Es kann im Ergebnis offen bleiben, ob das streitgegenständliche Fahrzeug mit den von der Klagepartei beschriebenen Funktionsweisen ausgestattet ist.
Das Gericht geht davon aus, dass hier die Behauptung einer Abschalteinrichtung nicht substantiiert bzw. „ins Blaue hinein“ erfolgt ist. Ein Rückruf für das konkrete Fahrzeug wurde vom KBA nicht angeordnet. Die Klagepartei nur allgemein zur Funktionsweise von 3,0 Liter Motoren vorgetragen, nicht jedoch zum streitgegenständlichen Motor.
Im Ergebnis ist die Behauptung der Abschalteinrichtung deshalb als unbeachtlich anzusehen (so auch OLG Stuttgart, Entscheidung vom 30.07.2019, 10 U 134/19).
1.2. Selbst wenn im Fahrzeug eine sonstige unzulässige Abschalteinrichtung für die Abgasreinigung verbaut sein sollte, bestehen die behaupteten Ansprüche der Klagepartei nicht.
Soweit die Klagepartei behauptet hat, im Fahrzeug befinde sich eine unzulässige Abschalteinrichtung, mangelt es jedenfalls an einem deliktischen Schädigungsvorsatz.
Bei Abschalteinrichtungen, die vom Grundsatz her im normalen Fahrbetrieb in gleicher Weise arbeiten wie auf dem Prüfstand und bei denen Gesichtspunkte des Motor- respektive des Bauteilschutzes als Rechtfertigung ernsthaft angeführt werden könnten, kann es bei Fehlen von konkreten Anhaltspunkten nicht ohne weiteres unterstellt werden, dass die Handelnden bzw. Verantwortlichen in dem Bewusstsein gehandelt hätten, möglicherweise eine unzulässige Abschalteinrichtung zu verwenden. Denn der Einschätzung im Hinblick auf ein sog. Thermofenster kann auch eine möglicherweise falsche, aber dennoch vertretbare Gesetzesauslegung zugrunde liegen, dass es sich um eine zulässige Abschalteinrichtung handele (OLG Frankfurt, Urteil vom 07. November 2019 – 6 U 119/18 -, Rn. 32, juris m.w.N. OLG München, Urteil v. 20.01.2020, Az. 21 U 5072/19 -, juris). Umstände, die das in Frage stellen würden, sind von der Klagepartei weder vorgetragen noch sonst ersichtlich.
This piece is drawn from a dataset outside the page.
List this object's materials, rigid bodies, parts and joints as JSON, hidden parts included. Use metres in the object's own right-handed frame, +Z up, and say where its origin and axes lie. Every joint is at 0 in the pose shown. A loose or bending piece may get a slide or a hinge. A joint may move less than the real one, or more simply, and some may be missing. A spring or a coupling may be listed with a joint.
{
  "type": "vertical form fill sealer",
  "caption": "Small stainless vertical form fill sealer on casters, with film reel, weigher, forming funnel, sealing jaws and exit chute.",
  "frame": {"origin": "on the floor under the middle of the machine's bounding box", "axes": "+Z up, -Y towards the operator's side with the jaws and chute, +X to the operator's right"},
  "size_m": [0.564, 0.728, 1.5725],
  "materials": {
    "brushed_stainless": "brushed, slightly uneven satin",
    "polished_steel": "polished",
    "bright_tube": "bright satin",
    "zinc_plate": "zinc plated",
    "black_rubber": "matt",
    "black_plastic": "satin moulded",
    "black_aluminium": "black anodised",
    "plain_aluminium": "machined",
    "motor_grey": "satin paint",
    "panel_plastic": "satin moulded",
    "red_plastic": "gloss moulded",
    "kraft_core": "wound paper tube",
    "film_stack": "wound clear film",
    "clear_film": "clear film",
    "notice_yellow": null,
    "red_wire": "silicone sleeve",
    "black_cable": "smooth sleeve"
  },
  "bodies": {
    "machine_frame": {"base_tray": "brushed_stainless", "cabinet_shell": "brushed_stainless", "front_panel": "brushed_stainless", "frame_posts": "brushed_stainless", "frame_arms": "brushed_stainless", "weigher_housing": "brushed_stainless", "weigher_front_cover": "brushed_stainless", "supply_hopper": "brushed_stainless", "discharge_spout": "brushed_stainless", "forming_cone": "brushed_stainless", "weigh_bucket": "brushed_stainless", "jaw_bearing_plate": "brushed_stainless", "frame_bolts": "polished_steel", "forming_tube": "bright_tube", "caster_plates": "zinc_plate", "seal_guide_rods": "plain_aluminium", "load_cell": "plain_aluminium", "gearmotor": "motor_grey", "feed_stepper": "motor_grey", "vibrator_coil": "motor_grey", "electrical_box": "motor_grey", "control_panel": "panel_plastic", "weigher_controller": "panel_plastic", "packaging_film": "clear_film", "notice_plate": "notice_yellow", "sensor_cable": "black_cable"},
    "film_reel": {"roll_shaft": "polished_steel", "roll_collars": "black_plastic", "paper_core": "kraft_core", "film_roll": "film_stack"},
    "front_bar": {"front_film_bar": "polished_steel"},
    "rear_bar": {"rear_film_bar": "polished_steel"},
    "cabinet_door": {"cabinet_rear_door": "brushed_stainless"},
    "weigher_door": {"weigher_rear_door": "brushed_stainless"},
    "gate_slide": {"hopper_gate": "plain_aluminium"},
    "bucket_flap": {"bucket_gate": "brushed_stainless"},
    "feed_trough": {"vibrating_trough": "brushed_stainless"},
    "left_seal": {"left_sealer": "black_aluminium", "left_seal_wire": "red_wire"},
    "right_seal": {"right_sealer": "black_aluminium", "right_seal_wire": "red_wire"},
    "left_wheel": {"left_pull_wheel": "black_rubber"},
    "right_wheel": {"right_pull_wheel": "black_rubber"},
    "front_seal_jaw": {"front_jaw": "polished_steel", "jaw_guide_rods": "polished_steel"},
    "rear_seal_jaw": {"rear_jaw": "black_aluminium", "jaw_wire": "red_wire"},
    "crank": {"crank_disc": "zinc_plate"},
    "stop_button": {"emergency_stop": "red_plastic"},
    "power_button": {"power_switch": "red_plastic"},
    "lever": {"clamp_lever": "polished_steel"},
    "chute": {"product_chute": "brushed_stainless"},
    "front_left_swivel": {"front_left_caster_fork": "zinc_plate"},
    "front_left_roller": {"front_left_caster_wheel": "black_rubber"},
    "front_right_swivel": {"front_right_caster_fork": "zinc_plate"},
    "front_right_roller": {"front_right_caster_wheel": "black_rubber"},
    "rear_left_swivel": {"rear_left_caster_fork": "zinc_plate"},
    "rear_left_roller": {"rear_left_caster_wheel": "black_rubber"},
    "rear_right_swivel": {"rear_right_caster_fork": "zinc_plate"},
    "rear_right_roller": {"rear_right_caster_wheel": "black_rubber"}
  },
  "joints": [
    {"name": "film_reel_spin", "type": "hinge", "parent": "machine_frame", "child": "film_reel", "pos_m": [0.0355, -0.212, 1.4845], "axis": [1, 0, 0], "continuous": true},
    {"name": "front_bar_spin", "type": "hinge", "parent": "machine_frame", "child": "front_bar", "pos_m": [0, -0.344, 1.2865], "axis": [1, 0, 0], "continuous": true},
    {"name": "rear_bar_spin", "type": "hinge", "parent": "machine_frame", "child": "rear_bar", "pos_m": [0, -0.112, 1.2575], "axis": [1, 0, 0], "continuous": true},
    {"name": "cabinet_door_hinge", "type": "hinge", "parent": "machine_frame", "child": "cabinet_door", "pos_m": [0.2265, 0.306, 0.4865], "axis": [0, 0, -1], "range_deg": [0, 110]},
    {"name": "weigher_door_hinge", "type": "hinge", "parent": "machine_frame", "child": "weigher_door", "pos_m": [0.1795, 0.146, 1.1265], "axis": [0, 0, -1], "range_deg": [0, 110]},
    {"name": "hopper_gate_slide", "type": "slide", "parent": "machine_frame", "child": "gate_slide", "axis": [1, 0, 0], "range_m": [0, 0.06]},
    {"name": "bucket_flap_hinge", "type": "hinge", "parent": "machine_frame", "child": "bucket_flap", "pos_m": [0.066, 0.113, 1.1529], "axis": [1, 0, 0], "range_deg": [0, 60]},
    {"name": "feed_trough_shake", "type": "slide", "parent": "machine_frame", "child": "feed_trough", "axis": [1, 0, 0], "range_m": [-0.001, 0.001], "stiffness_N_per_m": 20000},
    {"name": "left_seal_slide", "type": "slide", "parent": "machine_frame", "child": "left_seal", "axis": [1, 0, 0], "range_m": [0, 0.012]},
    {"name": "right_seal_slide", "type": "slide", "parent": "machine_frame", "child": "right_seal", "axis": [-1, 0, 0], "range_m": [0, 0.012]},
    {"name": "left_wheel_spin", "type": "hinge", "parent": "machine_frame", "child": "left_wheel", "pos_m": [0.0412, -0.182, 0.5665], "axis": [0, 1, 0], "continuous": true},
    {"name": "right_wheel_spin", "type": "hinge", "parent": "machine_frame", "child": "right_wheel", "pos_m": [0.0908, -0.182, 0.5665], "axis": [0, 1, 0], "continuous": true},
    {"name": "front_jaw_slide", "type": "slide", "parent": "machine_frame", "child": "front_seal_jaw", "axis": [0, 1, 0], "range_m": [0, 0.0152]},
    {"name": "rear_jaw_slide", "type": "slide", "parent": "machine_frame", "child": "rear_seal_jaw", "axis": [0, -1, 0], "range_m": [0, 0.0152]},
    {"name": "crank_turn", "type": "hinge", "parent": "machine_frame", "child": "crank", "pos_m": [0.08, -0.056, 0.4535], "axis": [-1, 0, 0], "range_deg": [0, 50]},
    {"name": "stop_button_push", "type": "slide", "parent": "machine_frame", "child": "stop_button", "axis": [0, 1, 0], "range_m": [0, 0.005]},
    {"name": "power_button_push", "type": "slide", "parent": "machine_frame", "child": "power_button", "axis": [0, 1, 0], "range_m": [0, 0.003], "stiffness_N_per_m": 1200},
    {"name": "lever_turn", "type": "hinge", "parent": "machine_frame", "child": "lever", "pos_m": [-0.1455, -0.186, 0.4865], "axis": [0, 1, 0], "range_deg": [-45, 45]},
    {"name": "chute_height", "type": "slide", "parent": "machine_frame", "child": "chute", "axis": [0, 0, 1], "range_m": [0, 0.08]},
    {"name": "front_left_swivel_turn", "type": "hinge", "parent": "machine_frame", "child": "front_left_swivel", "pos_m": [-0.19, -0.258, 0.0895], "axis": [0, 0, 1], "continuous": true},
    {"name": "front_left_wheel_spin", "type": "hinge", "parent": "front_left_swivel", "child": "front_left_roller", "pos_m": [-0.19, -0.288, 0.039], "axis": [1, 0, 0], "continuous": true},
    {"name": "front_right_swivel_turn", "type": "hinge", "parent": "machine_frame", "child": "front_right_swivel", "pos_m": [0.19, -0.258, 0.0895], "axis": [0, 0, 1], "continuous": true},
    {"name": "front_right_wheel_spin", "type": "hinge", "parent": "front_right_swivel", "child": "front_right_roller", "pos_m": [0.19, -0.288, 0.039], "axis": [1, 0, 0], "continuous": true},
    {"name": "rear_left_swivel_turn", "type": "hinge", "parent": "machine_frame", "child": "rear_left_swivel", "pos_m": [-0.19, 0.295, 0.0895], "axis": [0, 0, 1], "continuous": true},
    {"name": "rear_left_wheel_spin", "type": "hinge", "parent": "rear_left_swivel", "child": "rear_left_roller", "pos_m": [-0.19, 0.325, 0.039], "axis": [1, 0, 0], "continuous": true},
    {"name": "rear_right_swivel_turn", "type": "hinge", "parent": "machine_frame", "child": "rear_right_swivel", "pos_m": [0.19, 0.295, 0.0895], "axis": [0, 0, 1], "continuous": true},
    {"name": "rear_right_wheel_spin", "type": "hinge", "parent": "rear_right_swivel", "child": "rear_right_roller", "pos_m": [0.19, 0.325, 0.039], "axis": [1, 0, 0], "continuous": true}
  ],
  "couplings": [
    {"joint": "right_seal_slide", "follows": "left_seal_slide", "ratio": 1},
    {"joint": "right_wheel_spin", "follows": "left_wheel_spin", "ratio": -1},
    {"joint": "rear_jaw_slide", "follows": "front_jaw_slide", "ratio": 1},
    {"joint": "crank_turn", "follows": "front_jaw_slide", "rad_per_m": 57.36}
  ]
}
1.3. Auch eine Sittenwidrigkeit i.S.d. § 826 BGB ist nicht ersichtlich.
Eine Sittenwidrigkeit kommt nur dann in Betracht, wenn über die bloße Kenntnis von dem Einbau einer solchen Einrichtung hinaus zugleich auch Anhaltspunkte dafür erkennbar sind, dass dies von Seiten des Herstellers in dem Bewusstsein geschah, hiermit möglicherweise gegen die gesetzlichen Vorschriften zu verstoßen, und dieser Verstoß billigend in Kauf genommen wurde (vgl. OLG Stuttgart, Entscheidung vom 30.07.2019, 10 U 134/19).
Ausführungen der Klagepartei hierzu sind nur rudimentär vorhanden.
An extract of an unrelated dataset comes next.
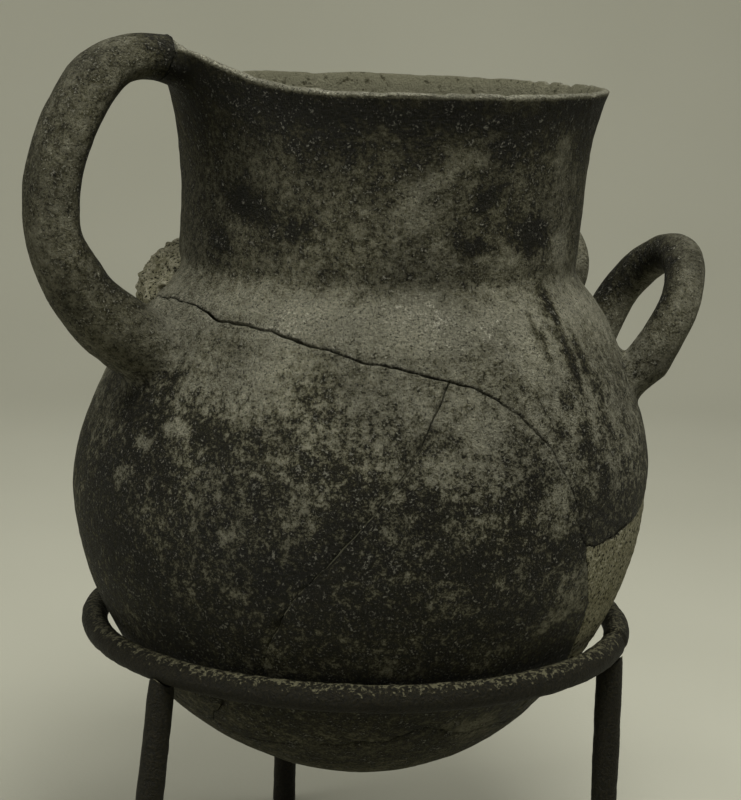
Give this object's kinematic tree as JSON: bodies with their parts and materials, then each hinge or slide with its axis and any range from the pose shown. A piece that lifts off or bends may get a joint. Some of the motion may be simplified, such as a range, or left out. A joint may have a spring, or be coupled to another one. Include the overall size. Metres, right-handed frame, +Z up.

Aufgrund der konträren Diskussionen zur Frage, ob hier unzulässige Abschalteinrichtungen vorliegen, ist die Beklagte, jedenfalls nicht ausschließbar, einer vertretbaren Rechtsauffassung gefolgt. Umstände, die das in Frage stellen würden, sind von der Klagepartei weder vorgetragen noch sonst ersichtlich.
Eine allgemeine Lebenserfahrung dahingehend, dass alle Hersteller von Dieselfahrzeugen bewusst manipuliert haben, gibt es nicht.
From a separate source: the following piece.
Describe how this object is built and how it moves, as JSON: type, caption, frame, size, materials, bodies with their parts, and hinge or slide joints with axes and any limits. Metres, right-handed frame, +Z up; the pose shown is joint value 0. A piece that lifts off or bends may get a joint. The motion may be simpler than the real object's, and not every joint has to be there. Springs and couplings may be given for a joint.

Der Entwicklung und der Einsatz der temperaturabhängigen Steuerung des Emissionskontrollsystems (Thermofenster) ist für sich genommen nicht ausreichend, um einen Schadensersatzanspruch wegen vorsätzlicher sittenwidriger Schädigung (§ 826 BGB) zu begründen (vgl. BGH Beschluss vom 19.02.2021, VI ZR 433/19).
1.4. Damit kann dahingestellt bleiben, ob, woran das Gericht erhebliche Zweifel hegt, die Grundsätze der sekundären Darlegungs- und Beweislast, die vom BGH in der o.g. Entscheidung zum EA 189 aufgestellt wurden, sich auch auf jegliche andere Schäden an Fahrzeugen, die sich aus deren Entwicklung ergeben, übertragen lassen.
1.5. Im vorliegenden Fall handelt es sich auch um einen Motor, der von … entwickelt wurde.
Selbst wenn es hier zu anspruchsauslösenden Handlungen gekommen wäre, können diese nicht automatisch und ohne konkrete Darlegung der Beklagten zugerechnet werden.
2. Die Nebenforderungen teilen das Schicksal der Hauptforderung.
B)
Die Kostenfolge ergibt sich aus § 91 ZPO.
C)
Die Entscheidung zur vorläufigen Vollstreckbarkeit beruht auf § 709 Abs. 1 Satz 1 ZPO.
D)
Die Streitwertfestsetzung ergibt sich aus der Höhe der bezifferten Klageforderung. Da die Nutzungsentschädigung nur im Rahmen der Zug-um-Zug-Abwicklung angeboten wurde, wirkt sich diese nicht streitwertreduzierend aus.